問題はやはり駅から20分程度かかる点だ。売却時の「資産価値」を考えると周辺マンションを勧める専門家もいる。
不動産コンサルタント「さくら事務所」の長嶋修氏が言う。
「最寄り駅から徒歩7分以内の『駅近』物件が“買い”です。たとえば、東京都心7区(中央区、千代田区、港区、新宿区、渋谷区、目黒区、品川区)では、中古マンションの成約単価は駅から徒歩1分離れるごとに下落率が大きくなります。2013年は1平方メートル8000円でしたが、5年後の18年には1万8000円になっています。価値が維持できる境界が7分といわれています」
■ライバルは「パークタワー勝どきサウス」「シティタワーズ東京ベイ」
そこで目線を変えてみると、勝どき駅徒歩2分の「パークタワー勝どきサウス」(11月上旬第1期2次販売予定=入居2024年4月下旬)も注目だ。
姉妹棟の「パークタワー勝どきミッド」は坪単価450万円台だが、こちらは若干ではあるが価格が抑えられている。それでも最多価格帯8600万円台(85平方メートル)とされる晴海フラッグと違い1億円は超えてくるが、周辺のタワマンである徒歩6分の「THE TOKYO TOWERS」、駅直結「勝どきビュータワー」が共に販売時価格を上回る形で中古売買されている現状を見れば、「資産性」の面でも期待できる。

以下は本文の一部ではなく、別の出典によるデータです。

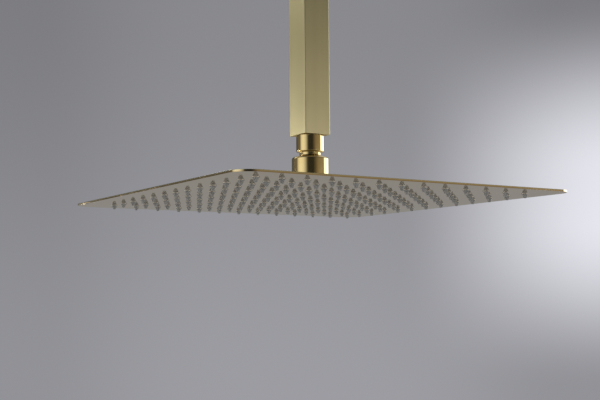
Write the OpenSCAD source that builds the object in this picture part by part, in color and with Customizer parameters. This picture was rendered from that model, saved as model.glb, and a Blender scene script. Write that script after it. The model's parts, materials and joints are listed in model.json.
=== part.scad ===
// Square rainfall shower head that hangs from a ceiling on a square drop arm, with a ball joint between them.
// Millimetres, Z up. z = 0 is the ceiling plane: the inlet thread stands above it and the rest hangs below.

/* [Head] */
// Width of the square head
head_w = 305; // [240:1:400]
// Thickness of each of the two welded sheets
sheet_t = 0.8; // [0.6:0.05:1]
// Radius of the head's corners
corner_r = 15; // [8:0.5:24]
// Width of the flat rim outside the water chamber
rim_w = 20; // [16:0.5:30]
// Height of the chamber's roof at its edge, over the spray face
roof_edge_h = 3.8; // [3.4:0.1:6]
// Height of the chamber's roof at its centre, over the spray face
roof_mid_h = 8; // [6.5:0.1:12]
// Width of the flat pad at the top of the roof
roof_pad_w = 50; // [42:1:70]
// Diameter of the posts that tie the roof to the spray face
post_d = 4; // [3:0.1:6]

/* [Nozzles] */
// Distance between neighbouring nozzles
nozzle_pitch = 20.8; // [16:0.1:30]
// Radius of a nozzle where it passes through the spray face
nozzle_r = 2.35; // [2:0.05:3.2]
// How far the pressed rim round a nozzle stands out of the spray face
nozzle_rim_h = 0.45; // [0.3:0.05:0.9]
// Wall of that rim
nozzle_rim_wall = 0.35; // [0.3:0.05:0.6]
// How far a nozzle stands out of the spray face
nozzle_h = 3.6; // [2.5:0.1:5]
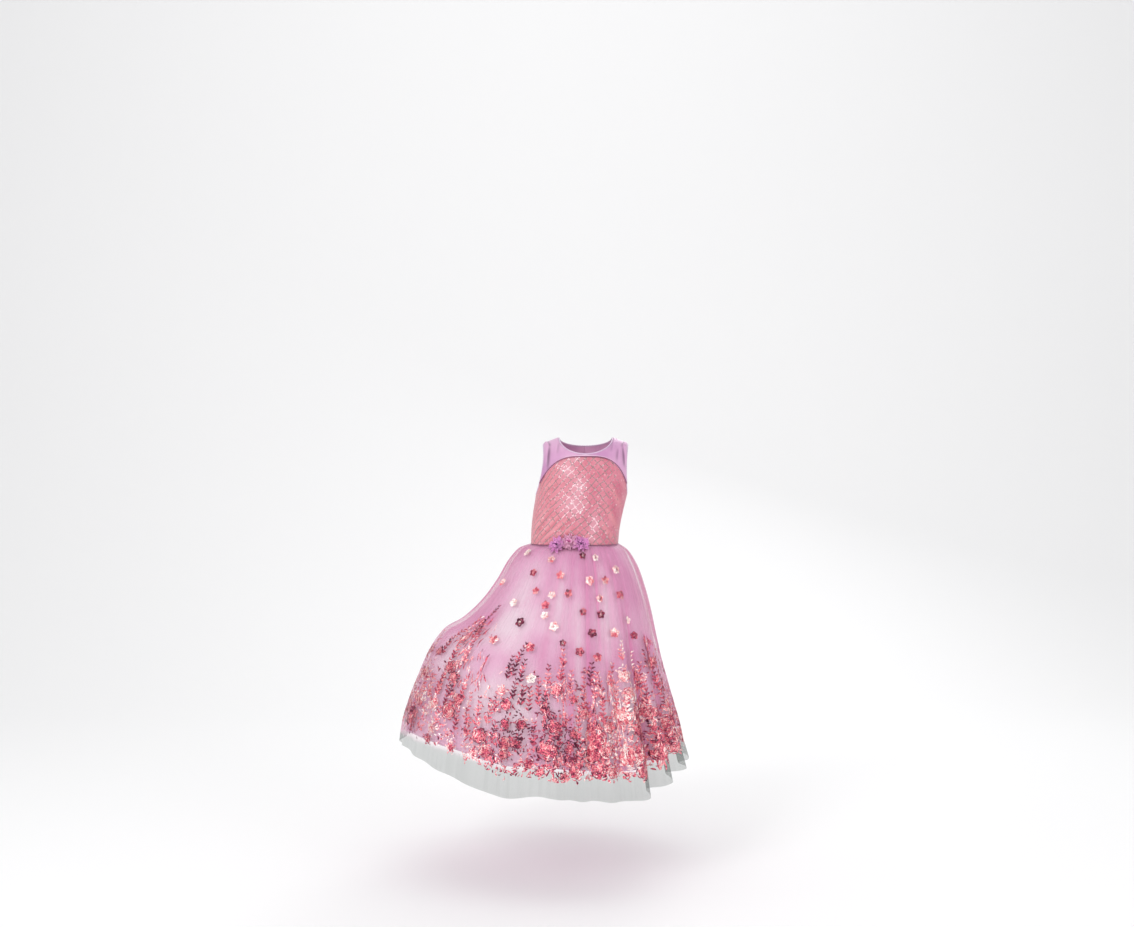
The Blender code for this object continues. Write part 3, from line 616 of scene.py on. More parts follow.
# Edges: the neck and both armholes are bound with a narrow folded strip of paler satin, topstitched
# so that it puckers a little. A round mauve piping is caught in the curved seam over the front.
NECK_BINDING, ARMHOLE_BINDING, BINDING_PROUD = 0.0030, 0.0042, 0.0004
PUCKER_LENGTH = 0.0031
PIPING_RADIUS, PIPING_TWIST = 0.0012, 0.0045
PALE_EDGING = satin_material("pale_edging", (0.60, 0.42, 0.60), (0.80, 0.62, 0.76), 0.40)
MAUVE_PIPING = satin_material("mauve_piping", (0.22, 0.055, 0.13), (0.36, 0.11, 0.22), 0.42)


def path_length(points):
    """Length along a path, from its start to each of its points."""
    return np.concatenate([[0], np.cumsum(np.linalg.norm(np.diff(points, axis=0), axis=1))])


def tube(name, points, sideways, outward, section, material, closed, slot, node):
    """A section carried along a path: each ring is the path's point plus the section in its frame.

    section has one row for each point of the path, or one row for all, of (sideways, outward).
    """
    section = np.broadcast_to(section, (len(points), *np.shape(section)[-2:]))
    rings = points[:, None] + section[..., :1] * sideways[:, None] + section[..., 1:] * outward[:, None]
    count, corners = rings.shape[:2]
    faces = grid_faces(count, corners, around=True)
    first, last = np.arange(corners), (count - 1) * corners + np.arange(corners)
    if closed:
        after = (first + 1) % corners
        faces = np.concatenate([faces, np.stack([last, last[after], after, first], axis=1)]).tolist()
    else:
        faces = [*faces.tolist(), first[::-1].tolist(), last.tolist()]
    uv = np.stack(np.broadcast_arrays(path_length(points)[:, None], np.linspace(0, 0.006, corners)), axis=-1)
    made = add_piece(name, rings, faces, material, uv=uv, slot=slot, stands_for=[node])
    fix = bmesh.new()
    fix.from_mesh(made.data)
    if fix.calc_volume(signed=True) < 0:
        bmesh.ops.reverse_faces(fix, faces=fix.faces)
    fix.to_mesh(made.data)
    fix.free()
    return made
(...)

また、豊洲駅から徒歩4分の「ブランズタワー豊洲」(10月上旬販売開始=入居2022年5月下旬)もライバルとなりそう。プレミアムフロアを除く部屋の平均坪単価は約400万円台。徒歩2分の距離に「アーバンドック ららぽーと豊洲」と「昭和大学江東豊洲病院」があり、公園も充実している。
さらに価格と資産性のいいとこ取りなら、勝どき駅徒歩10分の「ベイサイドタワー晴海」(11月上旬販売開始=入居2024年4月下旬)も魅力的だ。近くには晴海トリトンスクエアがあり、専用シャトルで新橋まで移動できる。
一方、「シティタワーズ東京ベイ」(先着順申し込み中)はりんかい線「国際展示場駅」から徒歩4分、またはゆりかもめ「有明駅」から徒歩3分。大型商業施設「有明ガーデン」に隣接し、「有明四季劇場」も9月にオープン。実際にオリンピック競技に使われた施設も近くにあり、スポーツとエンタメの融合と話題になっている。
「晴海フラッグについての価値は、東京オリ・パラ開催の有無は関係ないでしょう。聞くところによると、購入希望者も『オリンピック選手村だったから』という人は少ないようです。2012年以降、都心では新築マンションの価格が上昇の一途をたどり、60平方メートルを切る物件も多くなる傾向にありました。そんな中、晴海フラッグはそこそこの広さと値ごろ感がありますので、高い人気とまではいきませんが、十分に買い手はつくと思われます」(長嶋修氏)
オリンピックのレガシー効果を期待してはいけないが、再販売のスタートと同時に話題になることは確実だ。